Key Features of Gremlin
Traversal Steps
Traversal steps are the building blocks of Gremlin queries. Each step performs a specific operation on the graph data:
- V(): Selects all vertices in the graph.
- E(): Selects all edges in the graph.
- has(): Filters vertices or edges based on properties.
- out(): Traverses outgoing edges from a vertex.
- in(): Traverses incoming edges to a vertex.
- both(): Traverses both outgoing and incoming edges.
- values(): Retrieves the values of specified properties.
- count(): Counts the number of elements in the traversal.
Gremlin Syntax
Gremlin’s syntax is designed to be intuitive and expressive. A typical Gremlin query might look like this:
gremlinCopy codeg.V().has('name', 'Alice').out('knows').values('name')
This query finds the names of all vertices that Alice knows by traversing outgoing “knows” edges from the vertex with the name “Alice”.
Traversal Strategies
Gremlin employs traversal strategies to optimize query execution. These strategies transform the traversal steps into an efficient execution plan, reducing the computational load and speeding up query processing.
Use Cases for Gremlin
Gremlin is versatile and applicable in various domains:
- Social Networks: Analyzing connections, identifying influencers, and detecting communities within social graphs.

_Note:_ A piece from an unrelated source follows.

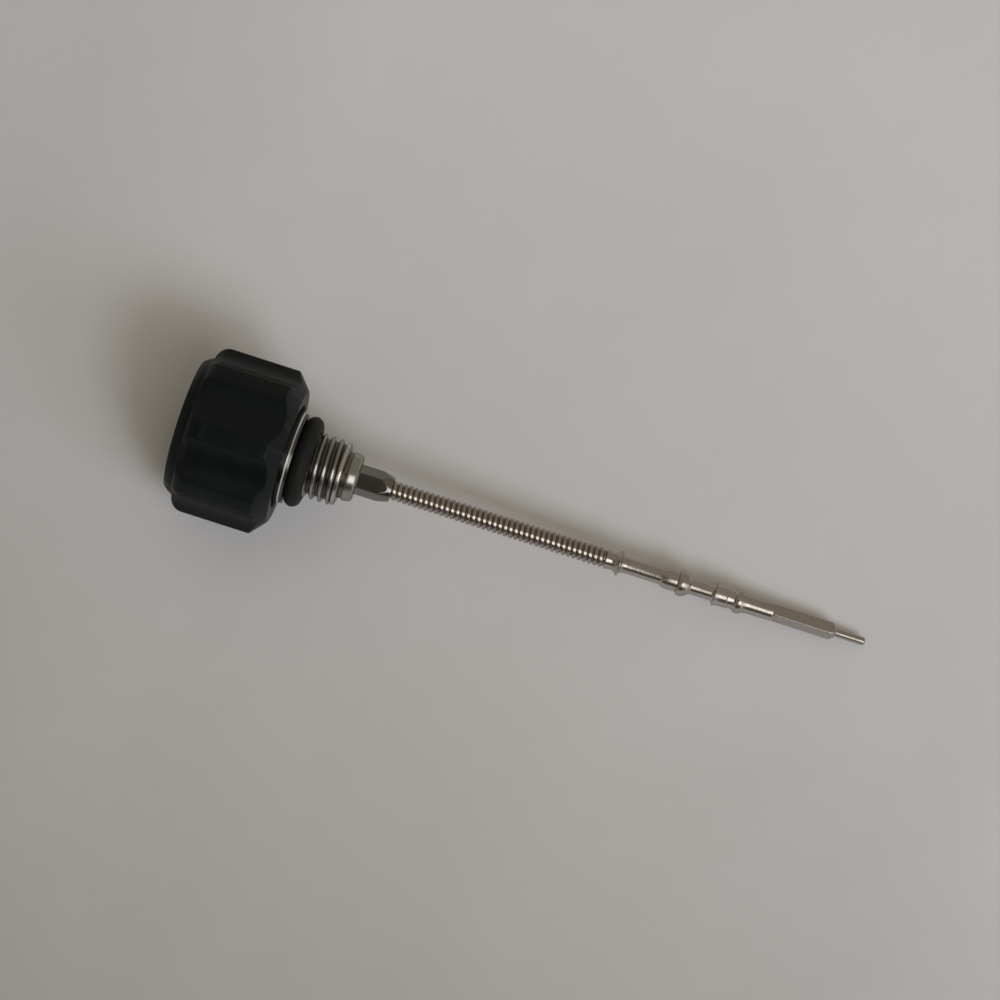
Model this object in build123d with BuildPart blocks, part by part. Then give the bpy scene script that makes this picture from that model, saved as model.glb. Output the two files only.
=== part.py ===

- Recommendation Systems: Generating personalized recommendations based on user interactions and preferences.
- Fraud Detection: Identifying suspicious patterns and relationships indicative of fraudulent activities.
- Knowledge Graphs: Integrating and querying vast amounts of interconnected information in domains like healthcare, finance, and research.
- Network Analysis: Studying the structure and dynamics of networks in fields such as telecommunications and transportation.
How to Get Started with Gremlin
Setting Up a Graph Database
To use Gremlin, you first need a graph database. Here are steps to get started with a popular option, TinkerGraph, a lightweight, in-memory graph database provided by Apache TinkerPop:
- Install Apache TinkerPop: Download and install Apache TinkerPop from the official website.
- Create a Graph: Initialize a new graph using TinkerGraph.javaCopy code
TinkerGraph graph = TinkerGraph.open(); GraphTraversalSource g = graph.traversal();
- Add Vertices and Edges: Populate your graph with vertices and edges.javaCopy code
Vertex alice = g.addV("person").property("name", "Alice").next(); Vertex bob = g.addV("person").property("name", "Bob").next(); alice.addEdge("knows", bob);
- Perform Traversals: Execute Gremlin queries to traverse and analyze the graph.javaCopy code
List<Object> names = g.V().has("name", "Alice").out("knows").values("name").toList(); System.out.println(names); // Outputs: [Bob]
Learning Gremlin
To master Gremlin, you can explore various resources:
- Documentation: Apache TinkerPop’s official documentation provides comprehensive guides and references.
- Online Courses: Platforms like Coursera, Udemy, and LinkedIn Learning offer courses on graph databases and Gremlin.
- Community: Join the Apache TinkerPop mailing list and forums to engage with other Gremlin users and experts.
Best Practices for Using Gremlin
Optimize Traversals
To ensure efficient query execution, consider the following practices:
- Indexing: Use indices to speed up property-based lookups.
- Limit Traversals: Limit the scope of traversals to avoid processing unnecessary data.
- Batch Processing: Process data in batches to reduce memory consumption and improve performance.
- Parallel Execution: Leverage parallel processing capabilities for large-scale graph analyses.
Maintain Graph Integrity
- Consistent Data Models: Ensure that your graph’s data model remains consistent and adheres to predefined schemas.
- Transaction Management: Use transactions to maintain data integrity during concurrent operations.
Frequently Asked Questions Related to Gremlin
What is Gremlin used for?
Gremlin is used for querying and manipulating graph databases. It is particularly useful in applications such as social network analysis, recommendation systems, fraud detection, knowledge graphs, and network analysis.
How does Gremlin differ from SQL?
Gremlin is designed for graph databases and focuses on traversing graph structures, while SQL is designed for relational databases and works with tables. Gremlin’s syntax allows for more natural expression of graph traversals compared to SQL’s tabular queries.
Can Gremlin be used with any graph database?
Yes, Gremlin is part of the Apache TinkerPop framework, which provides a standard interface for various graph databases, including TinkerGraph, Neo4j, Amazon Neptune, and others.
Is Gremlin suitable for real-time applications?
Yes, Gremlin is suitable for real-time applications due to its efficient traversal capabilities and the ability to optimize query execution using traversal strategies.
How can I optimize Gremlin queries?
Optimizing Gremlin queries involves indexing, limiting traversals, batch processing, and leveraging parallel execution. Additionally, using traversal strategies helps in creating efficient execution plans.